To celebrate LGBT STEM Day 2020, Dr Ben Britton, Reader in Metallurgy and Microscopy – and RAEng Research Fellow, has shared more about LGBT+ STEM Day, his research and how simple acts from everyone can go a long way.
Can you tell us more about yourself and your research?
Hi, I’m Ben and my pronouns are he/him. I’m a Reader in Metallurgy and Microscopy, and I lead a group who try to understand how metals are processed, perform and ultimately fail in high-risk high-value applications, such as nuclear power plants, aeroengines, and the petrochemical industry. We work together to combine experiments and simulations together, collaborating with folks across Imperial, in industry and across the world. I also tweet a bit (@bmatb), teach a bit, and have other interests.
What does LGBTSTEMDay mean to you and why is it important for everyone?
I am not only a material scientist and engineer, I’m also a gay man. Many folks may suggest that my sexuality and gender identity have no relevance for my work. This is incorrect, as numerous surveys and academic papers tell a different story. There is substantive co-correlation of evidence that the relationships we form and who we connect with influence our successes in work and beyond. LGBTSTEMDay provides people who identify as ‘not straight’ and/or ‘not cisgendered’ (i.e. those whose current gender identity matches their gender identity at birth) to celebrate contributions of those people like us, create communities, and create meaningful changes to the practice of science, technology, engineering and maths across the world.
On a more personal level, I also used #LGBTSTEMDay to ‘come out’ more widely in public. As frankly, it is EXHAUSTING to hide this part of your identity and to worry about the implications on your career. So #LGBTSTEMDay has, as I shared in a public talk at the College, entitled me to say: go and read my blog piece – ‘So it’s #LGBTSTEMDay…so what?’
Who are your greatest role models in STEM?
This is always a challenge. Most historical queer figures have had their queer identity written out of the history books. Additionally, one of the privileges for me, as a white man in STEM, is that there are many people like me who have ‘succeeded’ and can be seen in positions of power. This also highlights the imbalance in our midst, especially for those who are at the intersection of minority identities and are doubly marginalised (e.g. people who identify as Black and queer).

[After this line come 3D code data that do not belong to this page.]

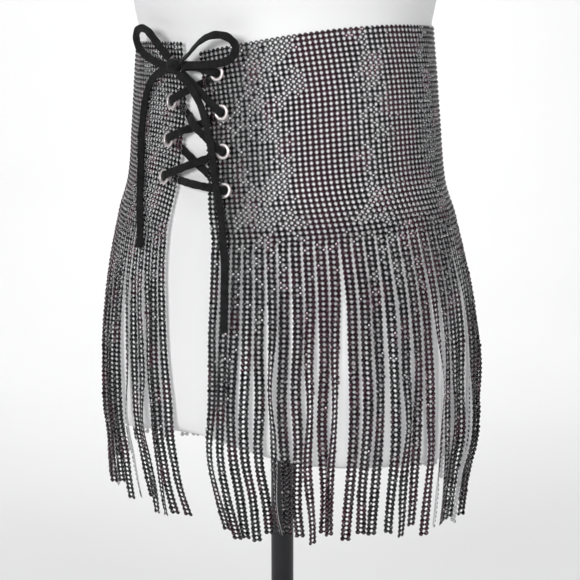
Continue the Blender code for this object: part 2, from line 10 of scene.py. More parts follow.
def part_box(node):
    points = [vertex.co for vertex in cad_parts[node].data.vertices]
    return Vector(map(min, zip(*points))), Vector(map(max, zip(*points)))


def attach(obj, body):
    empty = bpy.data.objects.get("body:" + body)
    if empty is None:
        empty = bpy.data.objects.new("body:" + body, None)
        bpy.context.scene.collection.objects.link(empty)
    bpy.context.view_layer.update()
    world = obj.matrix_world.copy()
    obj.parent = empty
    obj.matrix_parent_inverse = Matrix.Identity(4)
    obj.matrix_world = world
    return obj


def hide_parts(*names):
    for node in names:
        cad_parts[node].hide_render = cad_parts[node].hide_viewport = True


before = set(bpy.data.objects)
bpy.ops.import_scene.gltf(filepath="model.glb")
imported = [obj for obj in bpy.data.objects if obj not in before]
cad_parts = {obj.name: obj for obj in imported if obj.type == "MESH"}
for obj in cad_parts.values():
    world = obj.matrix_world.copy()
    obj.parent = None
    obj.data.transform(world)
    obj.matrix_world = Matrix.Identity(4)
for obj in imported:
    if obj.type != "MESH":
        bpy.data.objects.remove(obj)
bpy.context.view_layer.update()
print("frame loaded with", len(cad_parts), "nodes")

# Fringe belt of faceted stones on a net, laced over a white dress form on a stand.
# Metres, +Z up, the lacing faces -Y, and angles run from the front towards +X.


# Camera: level with the belt, turned 40 degrees to the wearer's left
cameraSettings = {
    "azimuth": 40.0,
    "distance": 0.987,
    "height": 0.500,
    "down": 8.6,  # degrees below level
    "aside": 0.36,  # degrees to the right of the form's axis
    "lens": 78.8,
    "sensor": 36.0,
    "clipStart": 0.05,
}


def makeCamera(settings):
    azimuth = math.radians(settings["azimuth"])
    back = Vector((math.sin(azimuth), -math.cos(azimuth), 0))
    ahead = Matrix.Rotation(-math.radians(settings["aside"]), 3, "Z") @ -back
    ahead.z = -math.tan(math.radians(settings["down"]))
    data = bpy.data.cameras.new("photoCamera")
    data.lens = settings["lens"]
    data.sensor_width = settings["sensor"]
    data.clip_start = settings["clipStart"]
    cameraObject = bpy.data.objects.new("photoCamera", data)
    cameraObject.location = back * settings["distance"] + Vector((0, 0, settings["height"]))
    cameraObject.rotation_euler = ahead.to_track_quat("-Z", "Y").to_euler()
    bpy.context.scene.collection.objects.link(cameraObject)
    bpy.context.scene.camera = cameraObject


# Outer face of the cloth, an ellipse at each height
clothShape = {
    "height": (0.170, 0.250, 0.310, 0.360, 0.390, 0.415, 0.440, 0.480, 0.520, 0.555, 0.580),
    "halfWidth": (0.1602, 0.1621, 0.1621, 0.1583, 0.1519, 0.1445, 0.1356, 0.1307, 0.1267, 0.1230, 0.1230),
    "halfDepth": (0.1154, 0.1172, 0.1178, 0.1156, 0.1128, 0.1088, 0.1034, 0.1014, 0.1000, 0.0984, 0.0984),
}

# Heights of the belt's edges by the angle in degrees, and how far the strands' tips curl in
beltLine = {
    "degrees": (2, 13, 40, 60, 82, 180, 235, 270, 315, 345, 356),
    "top": (0.5320, 0.5356, 0.5437, 0.5482, 0.5507, 0.5540, 0.5540, 0.5520, 0.5435, 0.5405, 0.5396),
    "bottom": (0.4002, 0.4010, 0.4060, 0.4096, 0.4136, 0.4190, 0.4220, 0.4200, 0.4135, 0.4078, 0.4022),
    "curl": (0.020, 0.020, 0.012, 0.009, 0.006, 0.004, 0.004, 0.003, 0.001, 0.012, 0.020),
}

# Each panel's front edge, off the centre, by the share of the way down
frontGap = {
    "down": (0.00, 0.30, 0.50, 0.75, 1.00),
    "left": (-0.0114, -0.0058, -0.0090, -0.0142, -0.0185),
    "right": (0.0054, 0.0120, 0.0138, 0.0170, 0.0258),
}


def smoothThrough(xs, ys, x):
    # cubic through the points, each slope taken from the two neighbours
    xs = np.array(xs, float)
    ys = np.array(ys, float)
    slope = np.gradient(ys, xs)
    slope[1:-1] = (ys[2:] - ys[:-2]) / (xs[2:] - xs[:-2])
    k = np.clip(np.searchsorted(xs, x, side="right") - 1, 0, len(xs) - 2)
    span = xs[k + 1] - xs[k]
    t = np.clip((x - xs[k]) / span, 0, 1)
    start = (1 + 2 * t) * (1 - t) ** 2 * ys[k] + t * (1 - t) ** 2 * span * slope[k]
    return start + t * t * (3 - 2 * t) * ys[k + 1] + t * t * (t - 1) * span * slope[k + 1]


def readShape(table, column, x):
    # a table's first column says where, the others say what
    return smoothThrough(next(iter(table.values())), table[column], np.asarray(x, float))


def easeIn(start, end, x):
    t = np.clip((np.asarray(x, float) - start) / (end - start), 0, 1)
    return t * t * (3 - 2 * t)


def unitRows(vectors):
    return vectors / np.linalg.norm(vectors, axis=-1, keepdims=True)


def ovalRing(halfWidth, halfDepth, angle, height, back=0.0):
    # places on an upright oval tube, at angles from the front
    angle, height = np.broadcast_arrays(angle, height)
    x = halfWidth * np.sin(angle)
    y = back - halfDepth * np.cos(angle)
    return np.stack([x, y, height], axis=-1)


def clothSurface(angle, height):
    halfWidth = readShape(clothShape, "halfWidth", height)
    halfDepth = readShape(clothShape, "halfDepth", height)
    return ovalRing(halfWidth, halfDepth, angle, height)


def clothNormal(angle, height):
    step = 0.001
    along = clothSurface(angle + step, height) - clothSurface(angle - step, height)
    up = clothSurface(angle, height + step) - clothSurface(angle, height - step)
    return unitRows(np.cross(along, up))


def clothPoint(angle, height, out):
    return clothSurface(angle, height) + clothNormal(angle, height) * np.asarray(out)[..., None]


def clothPlaces(angle, height):
    # places on the cloth, its normals and the level way along it
    normal = clothNormal(angle, height)
    return clothSurface(angle, height), normal, unitRows(np.cross([0.0, 0.0, 1.0], normal))


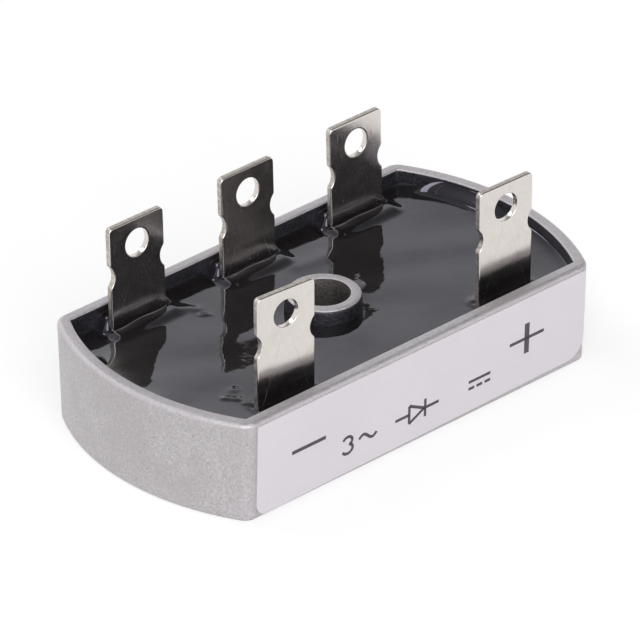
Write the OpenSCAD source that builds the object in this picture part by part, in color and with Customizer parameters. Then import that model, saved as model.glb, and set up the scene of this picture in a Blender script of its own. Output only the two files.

There are efforts to correct this, as, for instance, Dr Jess Wade (and many others) have been strengthening the representation of individuals from marginalised groups on Wikipedia, and so we can now more easily identify and empathise with existing role models in our field. There are also professional networks, such as IOM3Pride, LGBTQ+ STEM, Pride in STEM, 500 Queer Scientists and many more where LGBTQ+ people can find people like them, share experiences, and benefit from networking opportunities that they have been (directly and indirectly) excluded from.
How can everyone be an ally and action for change?
I want co-conspirators who are willing to say that the status quo is not good enough, and to agitate for change. There is no reason why we should sustain and support systems that establish marginalisation of individuals based upon their sexual orientation and gender identity, as well as other protected characteristics (and socio-economic class).
There are old and new barriers that actively exclude LGBT+ people and members of other minority groups from participating, and these exist both within the Department, within the College, in the Profession and in wider society. Dismantling these all at once is a daunting task, but simple acts can go a long way, and lots of the work to identify these issues has been done already. So if you want a more refined list of recommendations, you should read the Royal Society of Chemistry, Institute of Physics and Royal Astronomical Society report on Exploring the Workplace Climate for LGBT+ Physical Scientists.